Request: Take the listing and print it in full, exactly as given.

The input:
┌────────

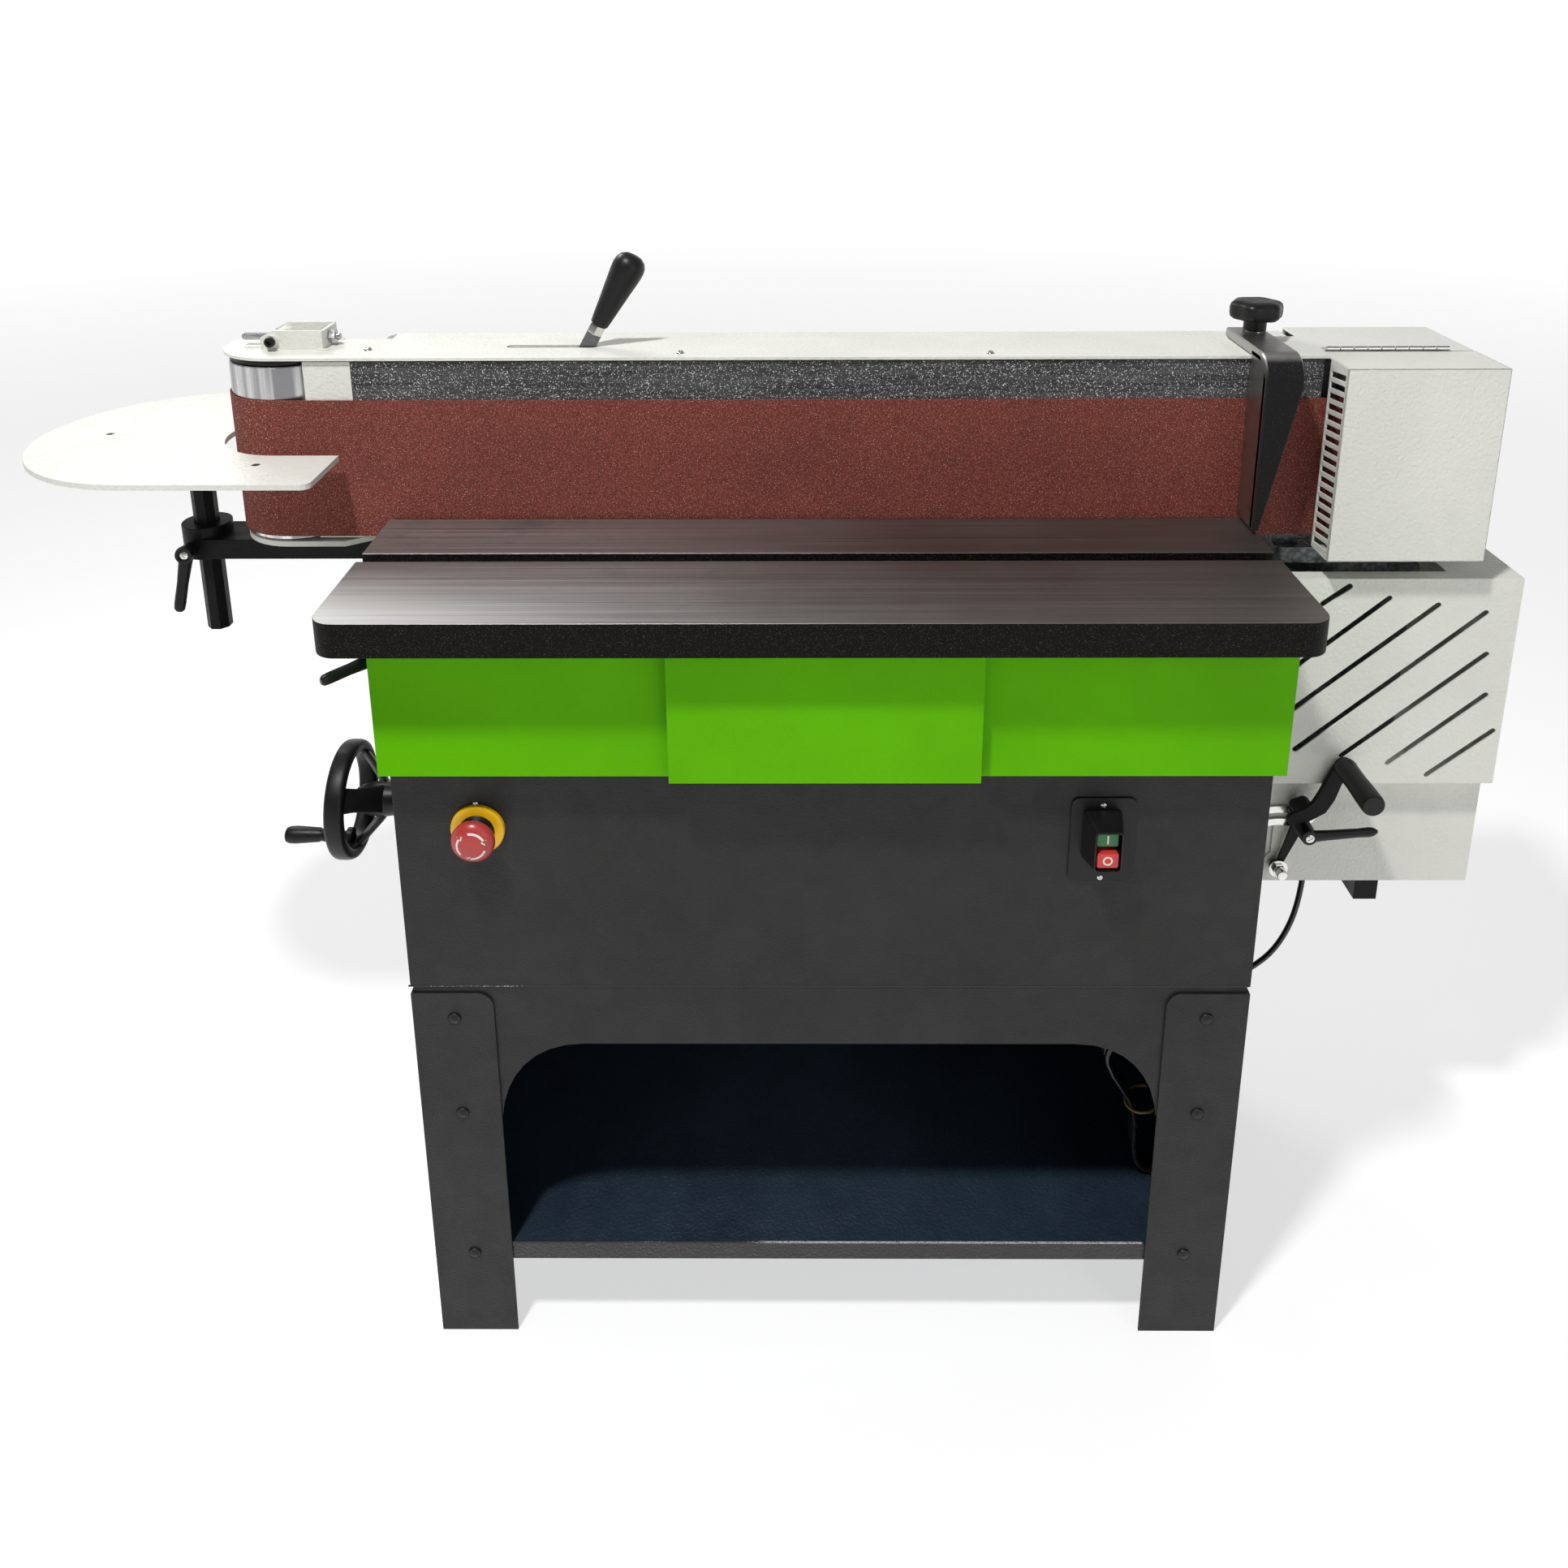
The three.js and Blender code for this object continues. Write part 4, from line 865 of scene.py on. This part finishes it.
def clamp_lever(name, node, hub, away, top, reach, tip):
    """A clamp lever: a hub with a cross screw in its end and a tapered, flattened arm with a soft tip."""
    hub, away = Vector(hub), Vector(away)
    profile = [(8.2, 0), (9.0, 1), (9.6, top - 7), (10.4, top - 3), (9.4, top)]
    profile += [(6.6, top), (6.0, top - 1.6), (0, top - 1.8)]
    form = Form().turned(profile, hub, away, 30)
    taper = (
        (0, 8, 6.5), (0.12, 7.4, 6), (0.5, 6.2, 4.8), (0.85, 6.4, 4.6), (0.96, 5.8, 4.2), (1.0, 3.6, 2.6),
    )
    form.loft(flat_arm(Vector(reach), Vector(tip), away, taper))
    form.done(name, BLACK, node, [node])
    form = Form()
    dome_screw(form, hub + away * (top - 1.9), away, 5.2, 2.0)
    form.done(name + "_screw", NICKEL, node)


def tension_lever():
    low = span("tension_lever")
    pivot = Vector((-273, (low[2] + low[3]) / 2, 1010))
    lean = Vector((math.sin(0.501), 0, math.cos(0.501)))
    end = pivot + lean * 80
    form = Form().slab(oblong(pivot.x, pivot.z, end.x, end.z, 8), "y", pivot.y - 3, pivot.y + 3, 0.7)
    hub = [(10.4, 0), (11, 0.8), (11, 27.2), (10.4, 28), (0, 28)]
    form.turned(hub, pivot - Vector((0, 14, 0)), (0, 1, 0))
    form.done("tension_lever_bar", DARK_STEEL, "tension_lever", ["tension_lever"])
    form = Form()
    hex_nut(form, pivot + lean * 77, lean, 16, 10)
    form.done("tension_lever_nut", NICKEL, "tension_lever")
    grip = [
        (0, 0), (8.6, 0), (9.6, 1), (10.6, 8), (12.6, 26), (15.0, 46), (17.0, 62), (17.5, 70), (16.6, 76),
        (13.8, 81), (9.4, 84), (4.5, 85), (0, 85),
    ]
    form = Form().turned(grip, pivot + lean * 87.5, lean, 40)
    form.done("tension_lever_grip", BLACK, "tension_lever")


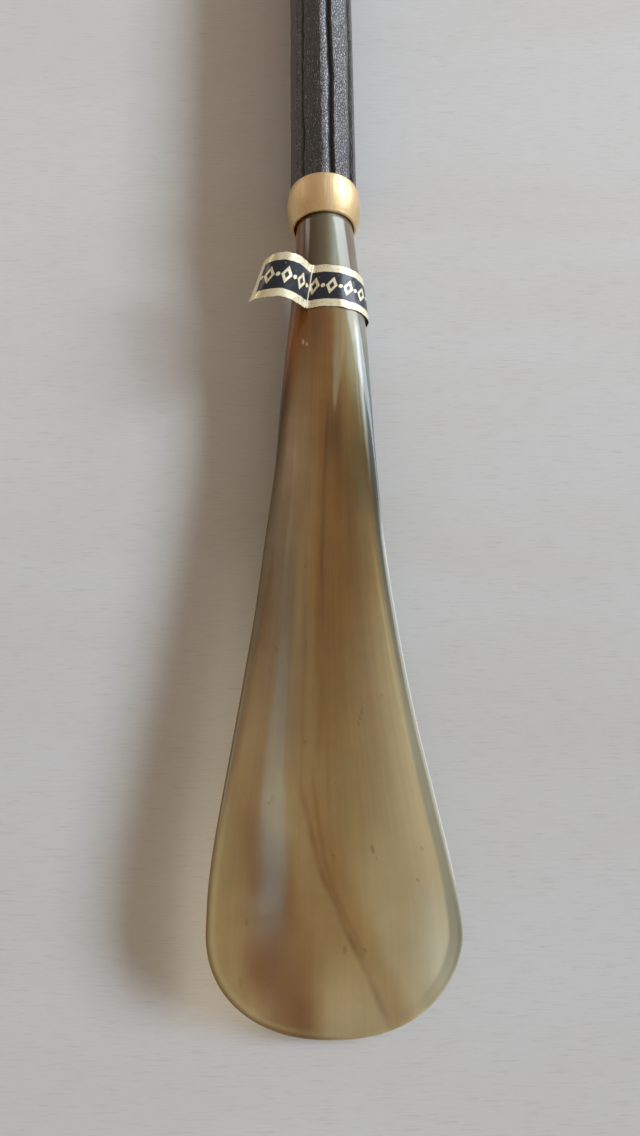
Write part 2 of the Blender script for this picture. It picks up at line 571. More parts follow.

└────────

Completed exercise:
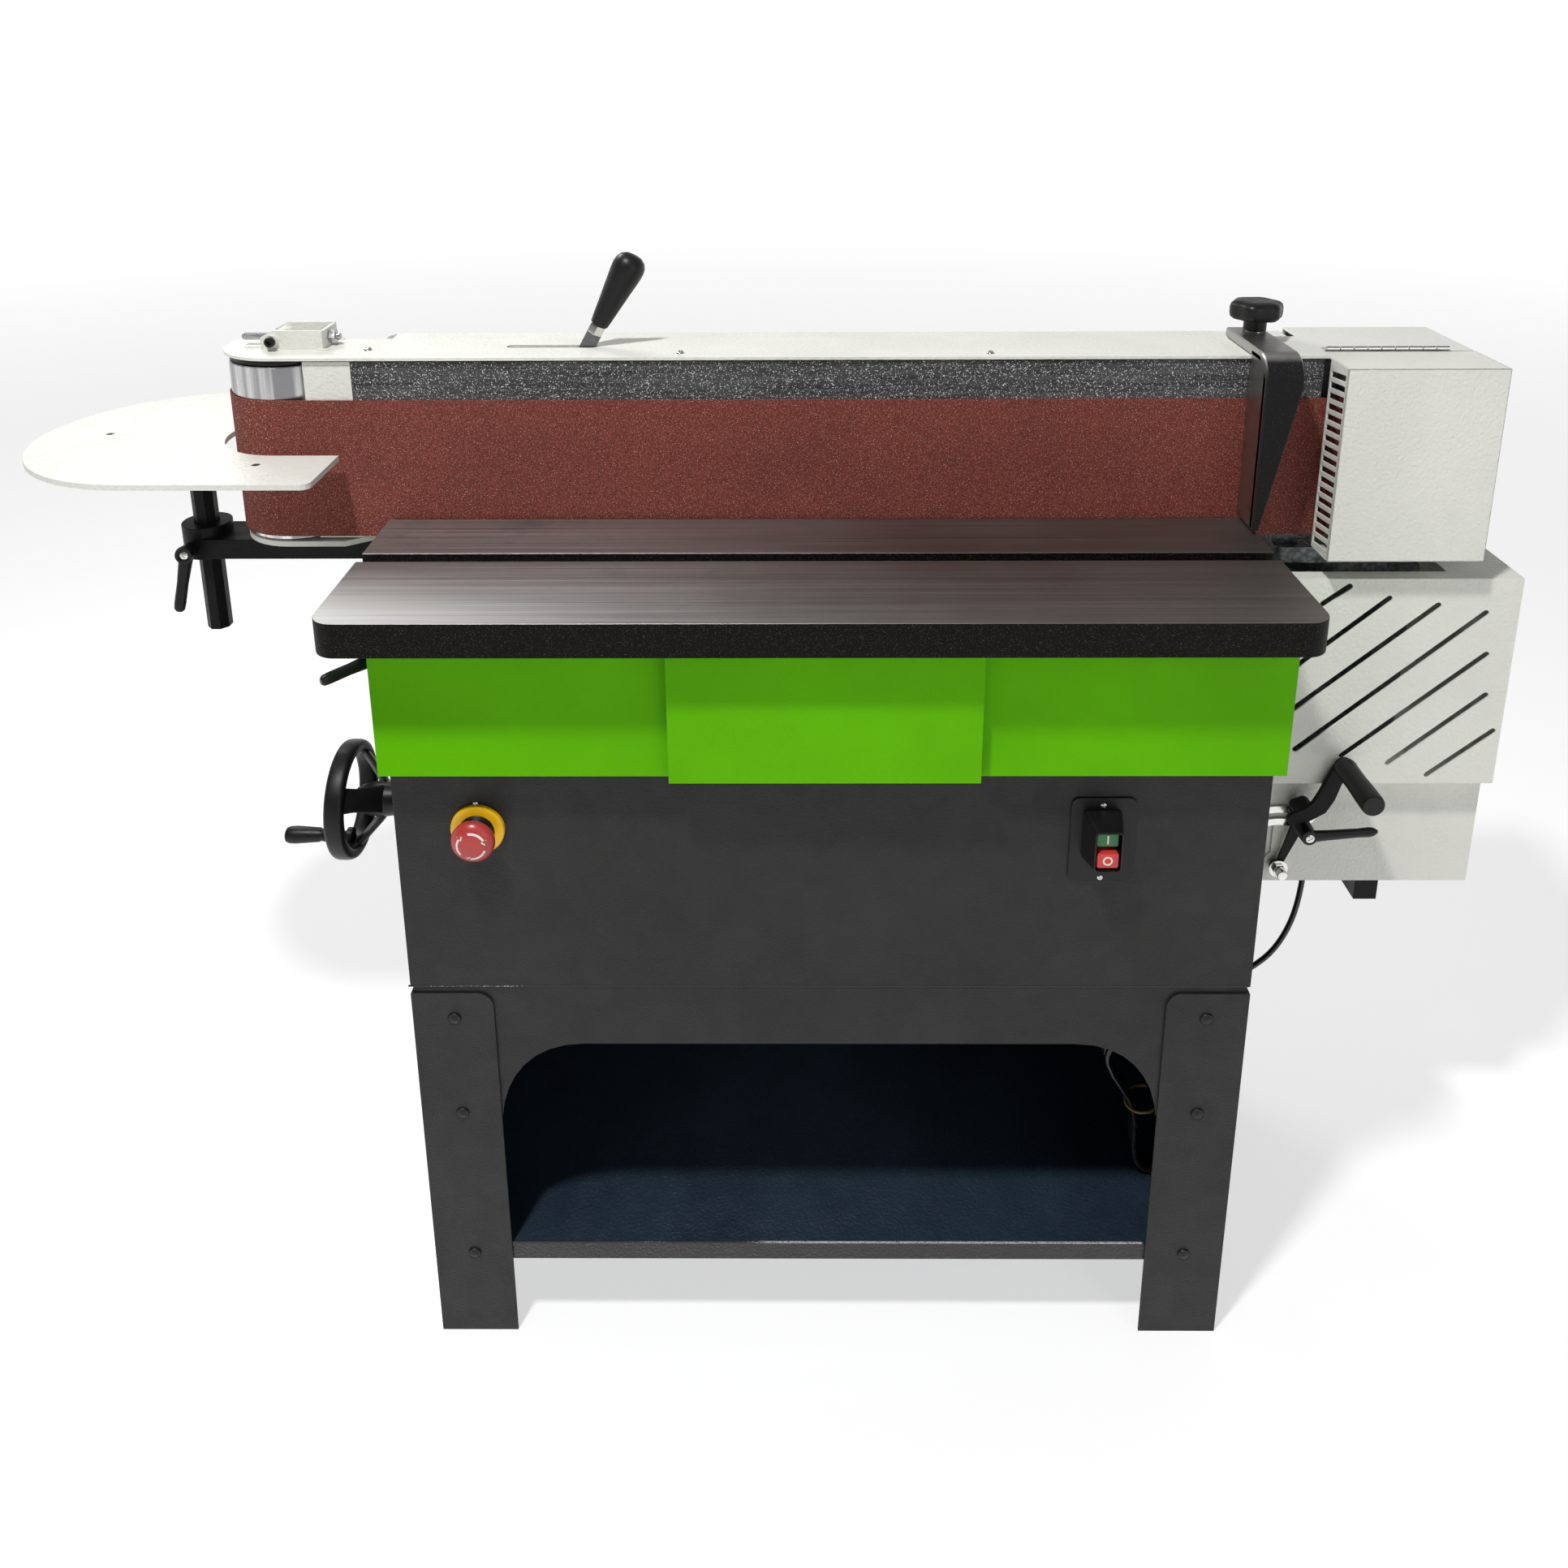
The three.js and Blender code for this object continues. Write part 4, from line 865 of scene.py on. This part finishes it.
def clamp_lever(name, node, hub, away, top, reach, tip):
    """A clamp lever: a hub with a cross screw in its end and a tapered, flattened arm with a soft tip."""
    hub, away = Vector(hub), Vector(away)
    profile = [(8.2, 0), (9.0, 1), (9.6, top - 7), (10.4, top - 3), (9.4, top)]
    profile += [(6.6, top), (6.0, top - 1.6), (0, top - 1.8)]
    form = Form().turned(profile, hub, away, 30)
    taper = (
        (0, 8, 6.5), (0.12, 7.4, 6), (0.5, 6.2, 4.8), (0.85, 6.4, 4.6), (0.96, 5.8, 4.2), (1.0, 3.6, 2.6),
    )
    form.loft(flat_arm(Vector(reach), Vector(tip), away, taper))
    form.done(name, BLACK, node, [node])
    form = Form()
    dome_screw(form, hub + away * (top - 1.9), away, 5.2, 2.0)
    form.done(name + "_screw", NICKEL, node)


def tension_lever():
    low = span("tension_lever")
    pivot = Vector((-273, (low[2] + low[3]) / 2, 1010))
    lean = Vector((math.sin(0.501), 0, math.cos(0.501)))
    end = pivot + lean * 80
    form = Form().slab(oblong(pivot.x, pivot.z, end.x, end.z, 8), "y", pivot.y - 3, pivot.y + 3, 0.7)
    hub = [(10.4, 0), (11, 0.8), (11, 27.2), (10.4, 28), (0, 28)]
    form.turned(hub, pivot - Vector((0, 14, 0)), (0, 1, 0))
    form.done("tension_lever_bar", DARK_STEEL, "tension_lever", ["tension_lever"])
    form = Form()
    hex_nut(form, pivot + lean * 77, lean, 16, 10)
    form.done("tension_lever_nut", NICKEL, "tension_lever")
    grip = [
        (0, 0), (8.6, 0), (9.6, 1), (10.6, 8), (12.6, 26), (15.0, 46), (17.0, 62), (17.5, 70), (16.6, 76),
        (13.8, 81), (9.4, 84), (4.5, 85), (0, 85),
    ]
    form = Form().turned(grip, pivot + lean * 87.5, lean, 40)
    form.done("tension_lever_grip", BLACK, "tension_lever")


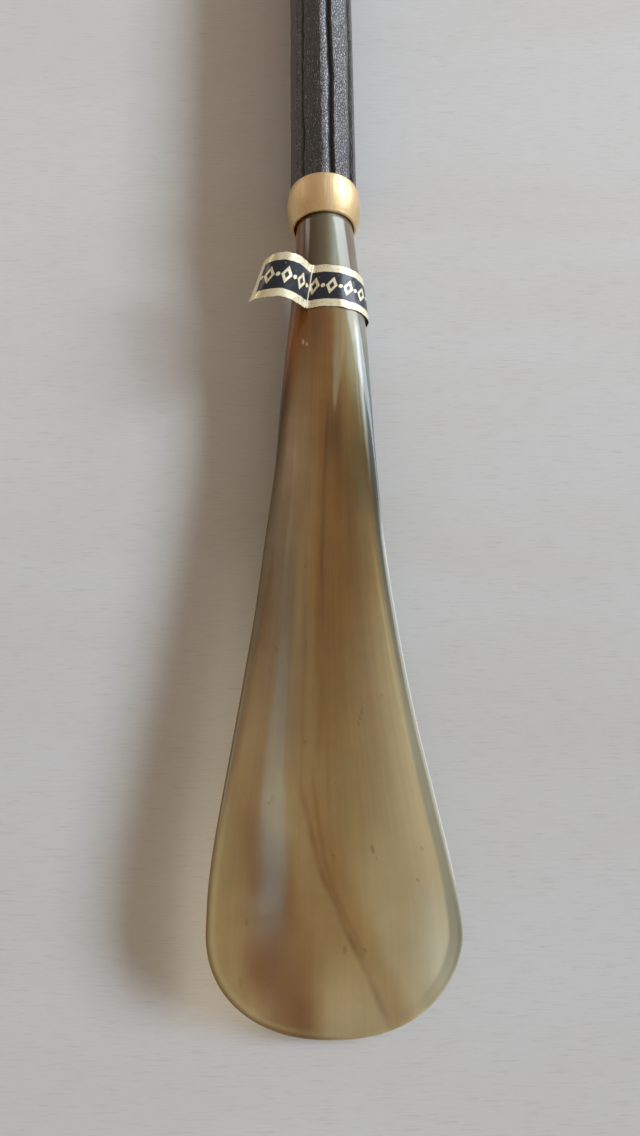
Write part 2 of the Blender script for this picture. It picks up at line 571. More parts follow.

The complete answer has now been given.